Controlling the hysteria about Japan

The earthquake/tsunami/potential nuclear meltdown in Japan is one of the great disasters to hit the Western world.  It’s worth remembering, however, that the media is a visual engine that lives to convey disaster.

This post is an excellent antidote to that media tendency, as it carefully explains why the world is not ending in Japan.  This is Japan’s Katrina — not politically, of course, but in terms of the scope of the disaster.  It was a regional earthquake, not a national one.

Further, Japanese systems handled the quake itself fabulously.  There is nothing that can be done against a tsunami, though, and that’s where the real tragedies unfolded, as can be seen vividly in this NYT’s interactive feature.

Ten thousand dead, the current estimate, is a heartbreaking number, especially in a small county.  Nevertheless, when you think of a 9.1 earthquake, followed by a tsunami, followed by nuclear reactor problems, you realize that the number is actually exceedingly low.  It’s low because (a) Japan was prepared and (b) the earthquake and tsunami, thankfully, affected only a relatively small area of the country.

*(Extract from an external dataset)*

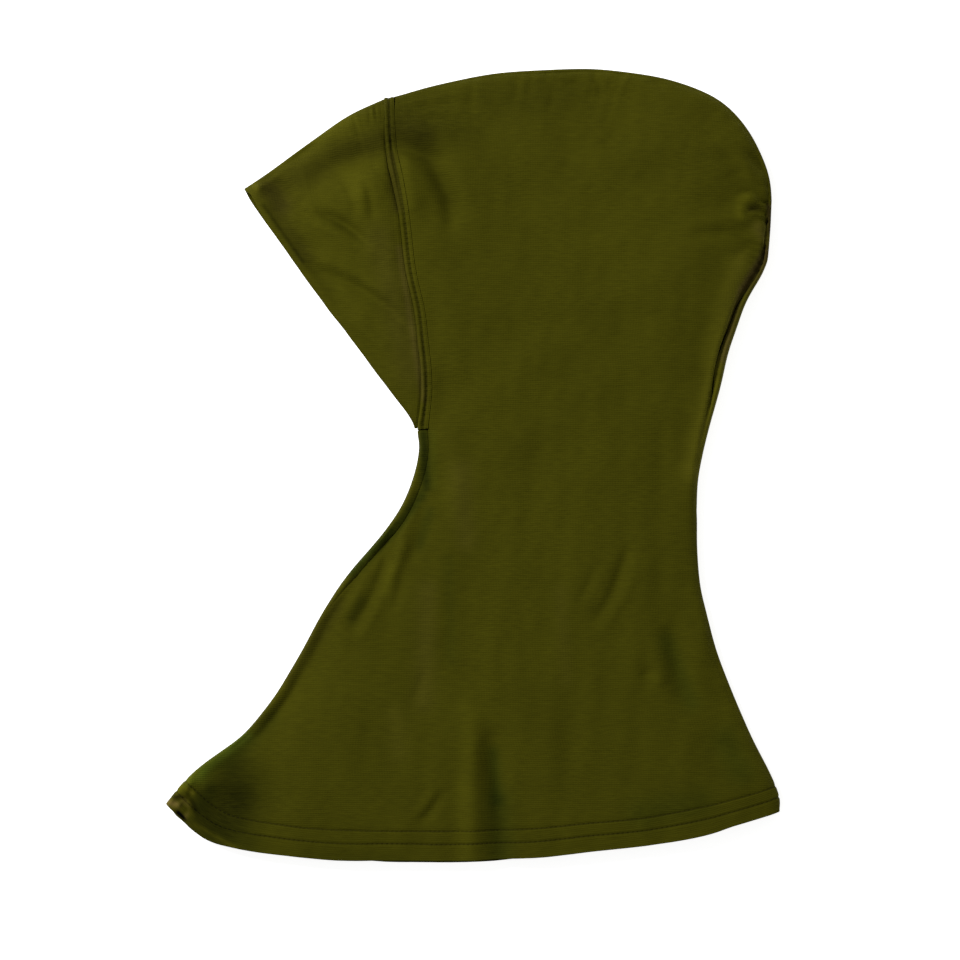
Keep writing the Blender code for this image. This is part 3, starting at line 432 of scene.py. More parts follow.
def lengths_along(line):
    return np.concatenate([[0.0], np.cumsum(np.linalg.norm(np.diff(line, axis=0), axis=1))])


def length_of(line):
    return lengths_along(line)[-1]


def at_lengths(line, lengths):
    """Points of the line at these distances along it."""
    run = lengths_along(line)
    return np.stack([np.interp(lengths, run, line[:, k]) for k in range(line.shape[1])], axis=-1)


def at_shares(line, shares):
    return at_lengths(line, np.asarray(shares) * length_of(line))


def stretch(line, start, end):
    """The part of a line between these distances along it."""
    return at_lengths(line, np.linspace(start, end, 6 * LINE_STEPS))


def sideways(line):
    """Unit vectors to the right of the line's direction at each of its points."""
    along = np.gradient(line, axis=0)
    along /= np.linalg.norm(along, axis=1)[:, None]
    return np.stack([along[:, 1], -along[:, 0]], axis=1)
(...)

The media coverage reminds me of the 1989 earthquake coverage in San Francisco.  I was out of town when the quake hit, and was absolutely paralyzed with fear when I saw reports that made it look as if the City was in flames.  In fact, the City was inconvenienced by the power outages, but the damage was local:  a small part of downtown, the Marina district, the Nimitz freeway in the East Bay, a few square blocks near UCSF Medical School, and one collapsed segment of the Bay Bridge.  But the media couldn’t downplay it, it had to up-play it.  This was the same media that reported cannibalism after only two days in New Orleans.